Profile
Biography
Harald is a trained objects conservator and archaeologist whose research on how pasts are used and constructed in the present - spanning collections, buildings and landscapes. His work is centred around museums, heritage and archaeology, with a particular focus on public participation and engagement – both in-person and online. Since completing his PhD on participatory approaches to caring for heritage places, he has worked on research projects exploring participatory practices in museums, creative approaches to heritage documentation, contemporary collecting and disposal in museums, how to care for heritage buildings in landscapes undergoing unavoidable change and how to understand and evaluate public benefit from development-led archaeology.
Departmental roles
Research
Overview
In my research, I work to trace connections between theory and practice - how we think about museums, heritage and archaeology and how that relates to how go about our work in these fields. I am particularly interested in public facing and participatory work and most of my research is collaborative and participatory. In general, I am more interested in people than things and the present than the past. In addition to my interests in participatory approaches, I research heritage values and try to understand why things, places and practices are important to people in different ways. I’m particularly interested in understanding how these perceptions change and are impacted by change. As a result, I like to think of heritage as a process of recycling and am interested in how heritage and museums connect with issues relating to sustainability and change. A current list of my publications is available on my Google Scholar page.
Projects
Participatory Engagement in Safeguarding and Progressing Cultural Heritage in Museums 2024-2025
The Participatory practices in museums project investigates how museums are working to embed participatory practices and the perceptions museum staff have of these efforts. This is a collaborative project with Mahidol University, Thailand, where the York part of the project is focused around a survey and follow-up interviews with museum staff in the UK and Norway. Our Thai partners are delivering a participatory action research project with the Karen people in the Chiang Mai region of Thailand.

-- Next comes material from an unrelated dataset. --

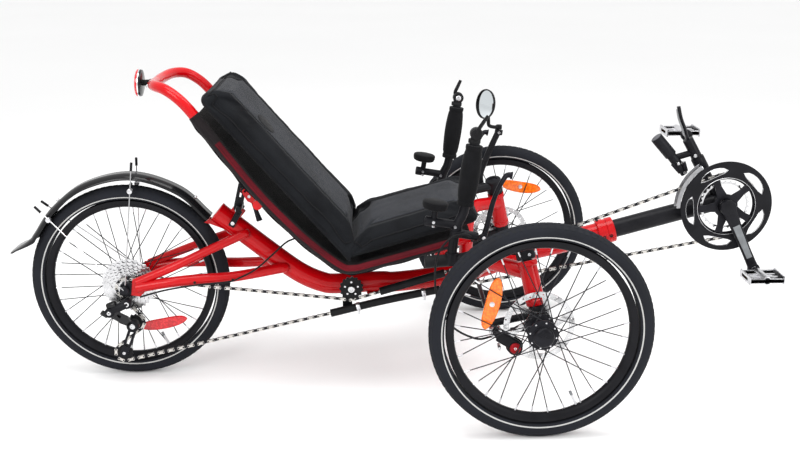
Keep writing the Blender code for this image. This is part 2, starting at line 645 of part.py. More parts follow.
def knuckle(side, carrier):
    """Kingpin, stub axle, steering arm and caliper lug."""
    name = side_name(side)
    pin = rod(kingpin_point(side, -0.20), kingpin_point(side, 1.40), KINGPIN_R, sides=16)
    shoulder = rod(kingpin_point(side, -0.30), kingpin_point(side, -0.010), 0.0190, sides=16)
    drop = rod(kingpin_point(side, -0.16), (0.001, side * 0.349, 0.2435), 0.0165, sides=12)
    axle_root = rod((0, side * 0.330, WHEEL_R), (0, side * 0.3600, WHEEL_R), 0.0160, sides=12)
    axle = rod((0, side * 0.345, WHEEL_R), (0, side * 0.4325, WHEEL_R), 0.0086, sides=12)
    arm = rod((-0.008, side * 0.334, 0.258), (-0.095, side * 0.310, 0.231), 0.0085, sides=8)
    lug = rod((-0.004, side * 0.347, 0.236), (-0.060, side * 0.3455, 0.226), 0.0070, sides=8)
    node(f"knuckle_{name}", join(shoulder, pin, drop, axle_root, axle, arm, lug), BLACK, carrier)


def handlebar(side, carrier):
    """Kingpin clamp, bar, wrist rest, brake lever housing, shifter pod, and the mirror arm on the left."""
    name = side_name(side)
    y = side * 0.25
    clamp = rod(kingpin_point(side, 1.03), kingpin_point(side, 1.42), 0.0215, sides=14)
    low = smooth([(-0.030, side * 0.297, 0.397), (-0.095, side * 0.270, 0.389), (-0.160, y, 0.364),
                  (-0.243, y, 0.357)], 2)
    base = tube(low, 0.0128, resolution=2)
    upright = tube([sided(point, side) for point in smooth(BAR_ROUTE, 3)], 0.0110, resolution=2)
    stub = rod((-0.172, y, 0.4425), (-0.243, y, 0.4545), 0.0095, sides=10)
    rest_neck = rod((-0.224, y, 0.452), (-0.219, y, 0.484), 0.0070, sides=8)
    rest = rod((-0.2205, y, 0.481), (-0.2175, y, 0.499), 0.0290, sides=16)
    lever_box = rod((-0.176, y, 0.424), (-0.124, y, 0.4145), 0.0100, sides=10)
    pod = rod((-0.130, y - 0.011, 0.6475), (-0.130, y + 0.011, 0.6475), 0.0140, sides=14)
    pieces = [clamp, base, upright, stub, rest_neck, rest, lever_box, pod]
    if side == LEFT:
        arm = smooth([(-0.095, 0.270, 0.390), (-0.060, 0.326, 0.384), (-0.060, 0.340, 0.420),
                      (-0.036, 0.352, 0.480), (-0.009, 0.360, 0.537)], 2)
        pieces.append(tube(arm, 0.0085, resolution=1))
    bore = rod(kingpin_point(side, 0.9), kingpin_point(side, 1.405), KINGPIN_R + GAP, sides=16)
    node(f"handlebar_{name}", cut(join(*pieces), bore), BLACK, carrier)
    foot, top = Vector((-0.1535, y, 0.486)), Vector((-0.1335, y, 0.624))
    grip = lathe([(0.0113, 0.068), (0.0185, 0.068), (0.0215, 0.045), (0.0232, 0.0), (0.0215, -0.040),
                  (0.0190, -0.068), (0.0113, -0.068)],
                 (foot + top) / 2, top - foot, steps=12)
    channel = tube([sided(point, side) for point in smooth([*BAR_ROUTE[:-1], (-0.118, 0.25, 0.72)], 3)],
                   0.0110 + GAP, resolution=2)
    pod_space = rod((-0.130, y - 0.03, 0.6475), (-0.130, y + 0.03, 0.6475), 0.0145, sides=14)
    node(f"grip_{name}", cut(grip, channel, pod_space), FOAM, carrier)


def bar_levers(side, carrier):
    name = side_name(side)
    y = side * 0.25
    flick = pivot(f"turn_shift_{name}", (-0.130, y, 0.6475), carrier)
    face = y + side * 0.0135
    hub = rod((-0.130, face - 0.0022, 0.6475), (-0.130, face + 0.0022, 0.6475), 0.0125, sides=12)
    blade = box((0.050, 0.0044, 0.011), (-0.1215, face, 0.6705), axes((0.34, 0, 0.94), (0, 1, 0)))
    node(f"shift_lever_{name}", join(hub, blade), PLASTIC, flick)
    squeeze = pivot(f"turn_brake_{name}", (-0.1115, y, 0.4125), carrier)
    route = smooth([(-0.1115, y, 0.4125), (-0.104, y, 0.438), (-0.092, y, 0.490), (-0.082, y, 0.520),
                    (-0.064, y, 0.551), (-0.050, y, 0.553)], 2)
    blade = tube(route, 0.0058, resolution=1)
    eye = rod((-0.1115, y - 0.008, 0.4125), (-0.1115, y + 0.008, 0.4125), 0.0085, sides=8)
    node(f"brake_lever_{name}", join(blade, eye), BLACK, squeeze)


def caliper(side, carrier):
    """Caliper body astride the rotor, with its round pad adjuster."""
    name = side_name(side)
    disc_y = HALF_TRACK - 0.0368
    body = box((0.044, 0.029, 0.052), (-0.074, side * (disc_y - 0.0052), 0.214), bevel=0.006)
    slot = box((0.07, 0.0040, 0.07), (-0.054, side * disc_y, 0.214))
    dial = rod((-0.070, side * 0.3755, 0.205), (-0.070, side * 0.366, 0.205), 0.0120, sides=12)
    lug_space = rod((-0.030, side * 0.3455, 0.2305), (-0.064, side * 0.3455, 0.2253), 0.0074, sides=8)
    node(f"brake_caliper_{name}", cut(join(body, dial), slot, lug_space), BLACK, carrier)
    y = side * 0.25
    hose = smooth([(-0.1010, side * 0.352, 0.216), (-0.135, side * 0.338, 0.206),
                   (-0.185, side * 0.315, 0.226), (-0.215, side * 0.290, 0.275),
                   (-0.222, side * 0.280, 0.330), (-0.215, side * 0.282, 0.385),
                   (-0.188, side * 0.280, 0.420), (-0.158, side * 0.270, 0.426),
                   (-0.140, y + side * 0.0135, 0.418)], 3)
    node(f"brake_cable_{name}", tube(hose, 0.0024, resolution=1), PLASTIC, carrier)


def tie_rod(carrier):
    turn = pivot("turn_tie_rod", (-0.095, 0.310, 0.2155), carrier)
    bar = rod((-0.095, -0.313, 0.2130), (-0.095, 0.313, 0.2130), 0.0060, sides=10)
    eyes = [rod((-0.095, side * 0.310, 0.2055), (-0.095, side * 0.310, 0.2200), 0.0085, sides=10)
            for side in (RIGHT, LEFT)]
    node("tie_rod", join(bar, *eyes), BLACK, turn)


def mirror(carrier):
    turn = pivot("turn_mirror", (-0.009, 0.360, 0.545), carrier)
    facing = Vector((-0.85, -0.50, 0.15)).normalized()
    centre = Vector((-0.047, 0.330, 0.616))
    disc = rod(centre - facing * 0.006, centre + facing * 0.006, 0.0405, sides=24)
    stem = tube(smooth([(-0.0085, 0.360, 0.5485), (-0.022, 0.350, 0.5490), (-0.038, 0.337, 0.556),
                        (-0.041, 0.331, 0.585), centre], 2), 0.0055, resolution=1)
    node("mirror", join(disc, stem), PLASTIC, turn)


def steering(root):
    for side in (RIGHT, LEFT):
        carrier = pivot(f"steer_{side_name(side)}", kingpin_point(side, 0), root)
        knuckle(side, carrier)
        handlebar(side, carrier)
        bar_levers(side, carrier)
        caliper(side, carrier)
        front_wheel(side, carrier)
        if side == LEFT:
            tie_rod(carrier)
            mirror(carrier)


# ---------------------------------------------------------------- seat

def seat(root):
    recline = pivot("recline_seat", SEAT_PIVOT, root)
    half = smooth(RAIL_ROUTE, 2)
    loop = half + [sided(point, -1) for point in reversed(half[:-1])]
    rails = tube(loop, RAIL_R, resolution=2)
    front_bar = rod((-0.187, -RAIL_Y, 0.3565), (-0.187, RAIL_Y, 0.3565), 0.0100, sides=10)
    rear_bar = rod((-0.6225, -RAIL_Y, 0.4700), (-0.6225, RAIL_Y, 0.4700), 0.0110, sides=10)
    ears = [box((0.028, 0.006, 0.036), (-0.190, side * 0.0110, 0.3440)) for side in (RIGHT, LEFT)]
    clevis = box((0.062, 0.0115, 0.024), (-0.651, 0, 0.4690), axes((-1, 0, -0.05), (0, 1, 0)))
    node("seat_frame", join(rails, front_bar, rear_bar, *ears, clevis), PAINT, recline)
    sling(recline)
    cushion("seat_back_cushion", BACK_UP, BACK_OUT, (-0.040, 0.508), (0.0215, 0.074), -1, recline)
    cushion("seat_base_cushion", BASE_FORWARD, BASE_UP, (-0.020, 0.340), (0.0175, 0.062), 1, recline)
    lens = rod((-0.895, 0, 0.7325), (-0.912, 0, 0.7335), 0.0330, sides=20)
    stem = rod((-0.8762, 0, 0.7335), (-0.900, 0, 0.7335), 0.0120, sides=10)
    node("rear_reflector", join(lens, stem), RED_LENS, recline)
    return recline


def sling(recline):
    """The stretched mesh between the rails, as one thin bent panel."""
    profile = smooth([(x, 0, z) for x, _, z in RAIL_ROUTE[:9]], 1)
    mesh = bpy.data.meshes.new("panel")
    half_width = RAIL_Y - RAIL_R - 0.0012
    points = []
    for place in profile:
        points.append((place.x, -half_width, place.z))
        points.append((place.x, half_width, place.z))
    faces = [(2 * k, 2 * k + 1, 2 * k + 3, 2 * k + 2) for k in range(len(profile) - 1)]
    mesh.from_pydata(points, [], faces)
    panel = raw(mesh)
    skin = panel.modifiers.new("thickness", "SOLIDIFY")
    skin.thickness = 0.003
    skin.offset = 0
    panel = baked(panel)
    node("seat_sling", panel, MESH, recline)


def cushion(name, along, out, span, depth, side_kept, recline):
    """A plain rounded block, mitred where the two cushions meet. span and depth are its reach along and
    out from the rails' bend; side_kept is 1 for the piece in front of the mitre and -1 for the one behind."""
    size = (span[1] - span[0], 2 * CUSHION_HALF_WIDTH, depth[1] - depth[0])
    centre = BACK_ORIGIN + along * sum(span) / 2 + out * sum(depth) / 2
    turn = Matrix((along, out.cross(along), out)).transposed()
    block = box(size, centre, turn, bevel=0.016, segments=2)
    reach = 0.15
    beyond = MITRE_POINT - side_kept * MITRE_FORWARD * (reach - 0.0008)
    waste = box((2 * reach, 0.5, 0.3), beyond, axes(MITRE_FORWARD, (0, 1, 0)))
    node(name, cut(block, waste), FABRIC, recline)


def recline_hardware(root, recline):
    """Twin plates astride the main tube and the seat's clevis, their bolts, and the release lever."""
    turn = axes(STRUT_TOP - STRUT_BOLT, (0, 1, 0))
    length = (STRUT_TOP - STRUT_BOLT).length + 0.012
    plates = [box((length, 0.0032, 0.020), (STRUT_BOLT + STRUT_TOP) / 2 + Vector((0, side * 0.0086, 0)), turn)
              for side in (RIGHT, LEFT)]
    bolt = rod(STRUT_BOLT - Vector((0, 0.008, 0)), STRUT_BOLT + Vector((0, 0.008, 0)), 0.0042, sides=8)
    node("recline_strut", join(plates[0], bolt, plates[1]), BLACK, root)
    spot = Vector((-0.668, 0, 0.472))
    flip = pivot("turn_quick_release", spot + Vector((0, -0.016, 0)), recline)
    head = rod(spot + Vector((0, -0.0106, 0)), spot + Vector((0, -0.0225, 0)), 0.0085, sides=12)
    route = [spot + Vector((0, -0.0185, 0)), (-0.6505, -0.0205, 0.4480), (-0.634, -0.0225, 0.3975)]
    blade = tube(smooth(route, 2), 0.0042, resolution=1)
    node("quick_release_lever", join(head, blade), BLACK, flip)


def build():
    root = pivot("frame", (0, 0, 0))
    main_tube(root)
    for side in (RIGHT, LEFT):
        cross_arm(side, root)
        rear_stays(side, root)
    rear_axle(root)
    fender(root)
    rear_wheel(root)
    cassette(root)
    derailleur(root)
    idler(root)
    chain_tubes(root)
    slide = boom(root)
    cranks(slide)
    chains(root, slide)
    steering(root)
    recline_hardware(root, seat(root))
    root.location.x = FRONT_AXLE_X
    bpy.context.view_layer.update()


build()
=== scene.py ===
"""Looks for the recumbent tricycle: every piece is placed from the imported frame's own sizes.

Lengths are metres. Points are written from the spot on the ground below the middle of the front axles,
+X forward, +Y to the rider's left, +Z up; at() moves them into the frame.
"""
import math

import bmesh
import bpy
from mathutils import Matrix, Vector, noise
from mathutils.bvhtree import BVHTree


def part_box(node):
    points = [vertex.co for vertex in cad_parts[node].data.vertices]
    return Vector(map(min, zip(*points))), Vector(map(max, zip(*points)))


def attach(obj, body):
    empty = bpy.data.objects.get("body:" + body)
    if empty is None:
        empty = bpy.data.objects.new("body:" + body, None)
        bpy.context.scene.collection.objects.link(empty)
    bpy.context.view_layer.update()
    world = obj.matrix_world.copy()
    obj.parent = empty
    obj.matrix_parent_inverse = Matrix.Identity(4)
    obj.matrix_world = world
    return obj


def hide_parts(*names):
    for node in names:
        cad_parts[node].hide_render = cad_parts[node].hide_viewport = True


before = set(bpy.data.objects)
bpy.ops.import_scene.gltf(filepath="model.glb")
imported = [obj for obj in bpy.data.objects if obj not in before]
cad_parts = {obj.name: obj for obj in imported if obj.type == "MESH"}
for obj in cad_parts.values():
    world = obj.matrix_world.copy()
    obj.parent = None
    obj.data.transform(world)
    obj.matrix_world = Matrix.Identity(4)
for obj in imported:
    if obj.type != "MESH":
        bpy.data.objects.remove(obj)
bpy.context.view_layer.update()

RIGHT, LEFT = -1, 1
NEAR_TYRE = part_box("tyre_front_right")
FRONT_X = (NEAR_TYRE[0].x + NEAR_TYRE[1].x) / 2
WHEEL_R = (NEAR_TYRE[1].z - NEAR_TYRE[0].z) / 2
REAR_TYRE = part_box("tyre_rear")
REAR_X = (REAR_TYRE[0].x + REAR_TYRE[1].x) / 2 - FRONT_X
HALF_TRACK = -(NEAR_TYRE[0].y + NEAR_TYRE[1].y) / 2
PITCH = 0.0127  # half an inch, from pin to pin
RIM_LINE = 0.223  # radius of the circle through the middle of a tyre
BB = Vector((0.4970, 0, 0.4222))
CRANK_LENGTH, CRANK_ANGLE = 0.165, math.radians(-65.5)
RING_Y, COG_Y, IDLER_Y = -0.0475, -0.0607, -0.0555
IDLER = Vector((-0.414, 0, 0.231))
PULLEYS = {"upper": Vector((-0.945, 0, 0.155)), "lower": Vector((-0.977, 0, 0.077))}


def at(point):
    return Vector((point[0] + FRONT_X, point[1], point[2]))


def sided(point, side):
    return Vector((point[0], side * point[1], point[2]))


def side_name(side):
    return "right" if side == RIGHT else "left"


# ---------------------------------------------------------------- materials

def ramp(nodes, links, source, stops):
    made = nodes.new("ShaderNodeValToRGB")
    made.color_ramp.elements[0].position, made.color_ramp.elements[0].color = stops[0][0], (*stops[0][1], 1)
    made.color_ramp.elements[1].position, made.color_ramp.elements[1].color = stops[-1][0], (*stops[-1][1], 1)
    for place, colour in stops[1:-1]:
        made.color_ramp.elements.new(place).color = (*colour, 1)
    links.new(source, made.inputs[0])
    return made.outputs[0]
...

Principal Investigators: Harald Fredheim and Patoo Cusripituck
Funder: Mahidol-York Seed Grant
Bespoke, open, collaborative and creative approaches to heritage documentation (BOCCAHD) 2023-2025
The BOCCAHD project explores ways of questioning, opening up, remixing and creatively engaging with heritage documentation. Working with heritage sector partners based in Yorkshire, the project is centred around a series of public-facing and internal workshops to share insights from project members’ and partners’ research and practice.
Principal Investigator: Harald Fredheim (University of York)

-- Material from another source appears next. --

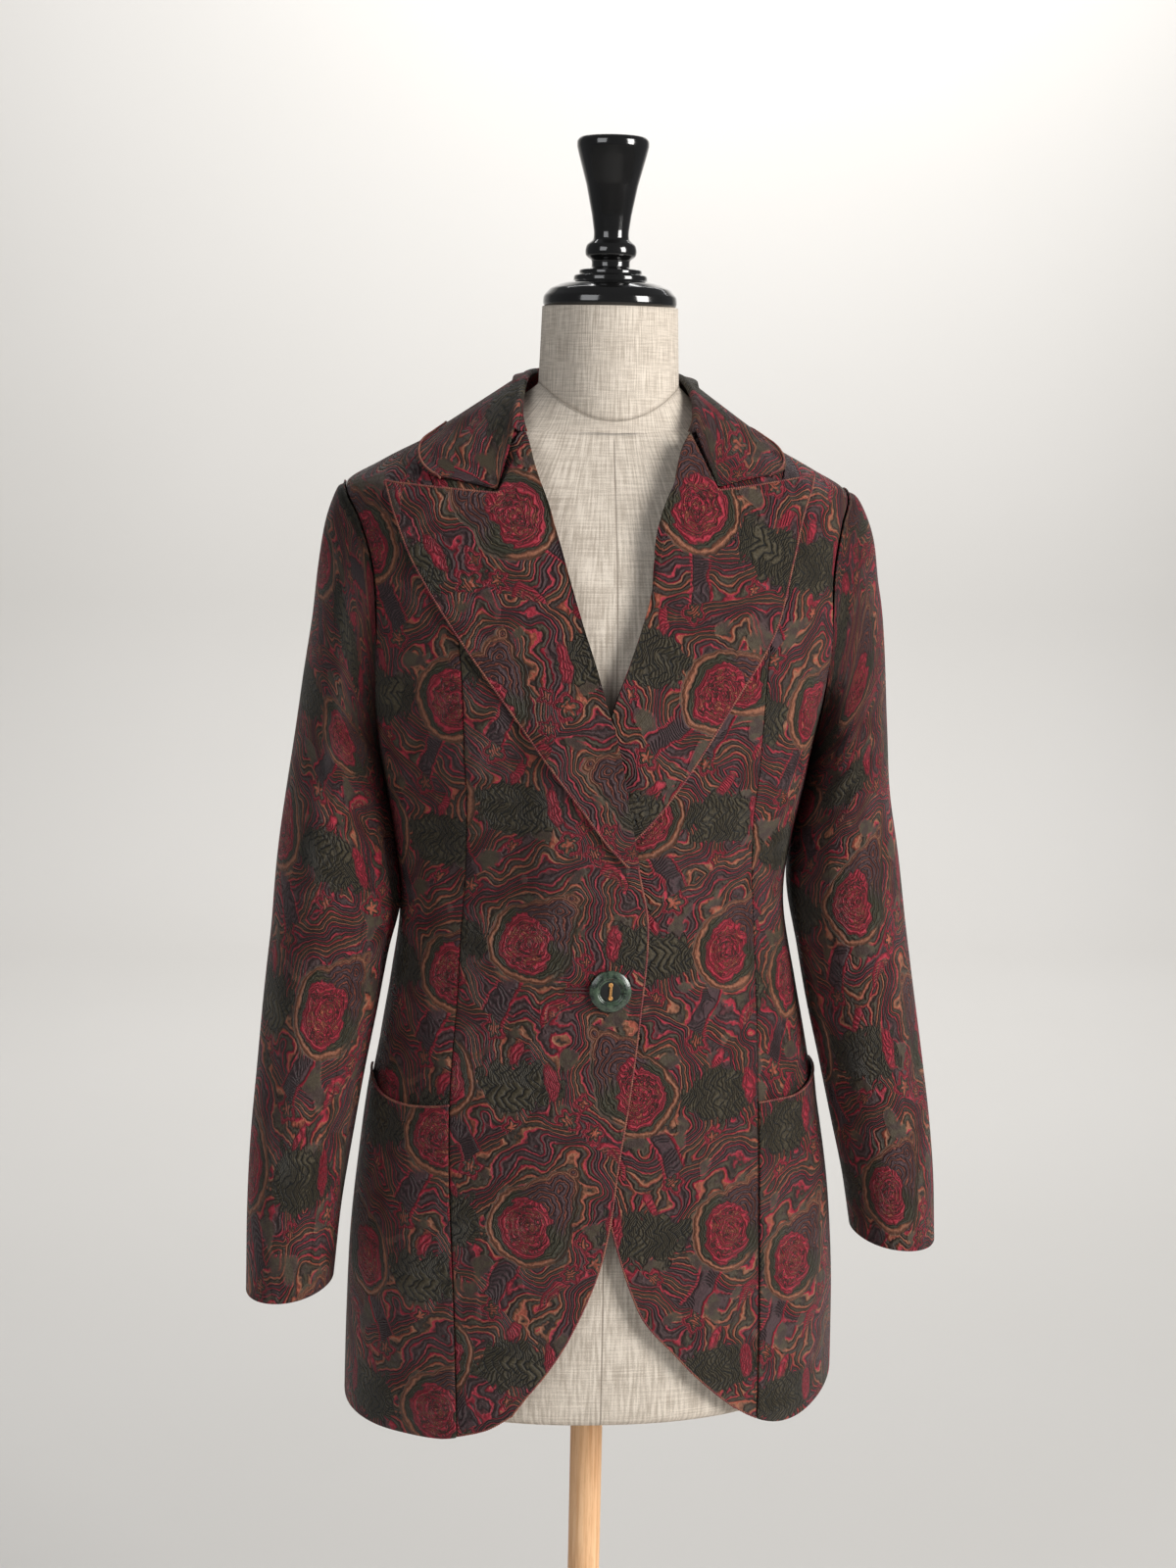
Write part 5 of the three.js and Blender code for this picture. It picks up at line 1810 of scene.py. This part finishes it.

Co-Investigators: Arran Rees (University of Leeds) and Clare Fisher (University of Sheffield)
Funder: White Rose Collaboration Fund
The Museum of TAT in Leeds
The Museum of TAT (@museumtat) is a collaboration between Harald Fredheim and Lynda Burrell (Creative Director at Museumand). Together, we collect unwanted, unused and unneeded museum items and work with creatives to find ways to give new life to these items by transforming them. Our first exhibition was at Leeds Industrial Museum, where we displayed pieces that Yorkshire-based creatives Alice Bradshaw, Alex Harwood and Clare Fisher had made for us, using deaccessioned objects from Leeds Museums and Galleries.
PI: Harald Fredheim (University of York)
Co-I: Lynda Burrell (Museumand)
Funders: York Impact Accelerator Fund and University of York Economic and Social Research Council Impact Acceleration Account
Available PhD research projects
I welcome applications from prospective PhD candidates with interests in the roles heritage, museums and archaeology play in society – and in particular from those who would like to pursue research relating to the following topics:
- participatory practices and engagement
- professional practice and volunteering in the heritage sector
- heritage values and significance
- heritage and museums in relationship to sustainability and change
- collections development and contemporary collecting
- heritage policy and practice
- public archaeology
Supervision
Current research students
- Lora Lucas
- Lily Green (with Dr John Schofield and Dr Kathryn Bedford)
- Jin Fan (with Prof Lorraine Farrelly and Dr Daryl Martin)
- Qian Wang (with Prof John Schofield)
- Diana Unterhitzenberger (with Prof John Schofield)
- Marie Woods (with Prof Emma Waterton and Dr Jim Leary)
Former research students:
- Ashley Fisher (with Dr Sara Perry, Dr Gill Chitty and Dr Don Henson)
Teaching
Undergraduate
Year 3:
Presenting Archaeology and Heritage
Postgraduate
Contemporary Issues in Museums
Museums, Audiences and Interpretation
External activities
Memberships
Editorial duties
I have peer-reviewed articles for a number of academic journals including:
- Conservation and Management of Archaeological Sites
- Heritage & Society
- Information, Communication & Society
- International Journal of Heritage Studies
- Internet Archaeology
- Journal of Cultural Heritage
- Journal of Heritage Tourism
- Journal of the Institute of Conservation
- Journal of Material Culture
- Memory Studies
- Museum & Society
- Norwegian Archaeological Review
- Planning Practice and Research
- Public Archaeology
- Studies in Conservation
- The Sociological Review
Invited talks and conferences
04/2024: Invited speaker at Åpningsseminar Sammen FF, Oslo, Norway.
11/2023: Invited speaker at Contemporary Collecting and Power, online.
04/2022: Invited Discussant at a Nordic TAG 2023 session titled Heritage at an Arm’s Length, organised by Herdis Hølleland and Elisabeth Niklasson.
09/2021: Invited keynote speaker for a FARO conference on participatory approaches to assessing significance and coping with profusion in museums, Mu.ZEE in Ostend, Belgium.
04/2021: Invited speaker for the GRASCA graduate school in contract archaeology at Linnaeus University (with Sadie Watson and Kate Faccia).
02/2019: Beyond Ethics of Convenience. Researching Digital Cultural Heritage: Ethics of Using Digital Media in Arts and Humanities Research. Manchester, UK.
10/2017: Positive Tips and Challenges of Being at the ECR Stage [Panellist]. AHRC Heritage Priority Area Postgraduate and Early Career Heritage Researcher Workshop, London, UK.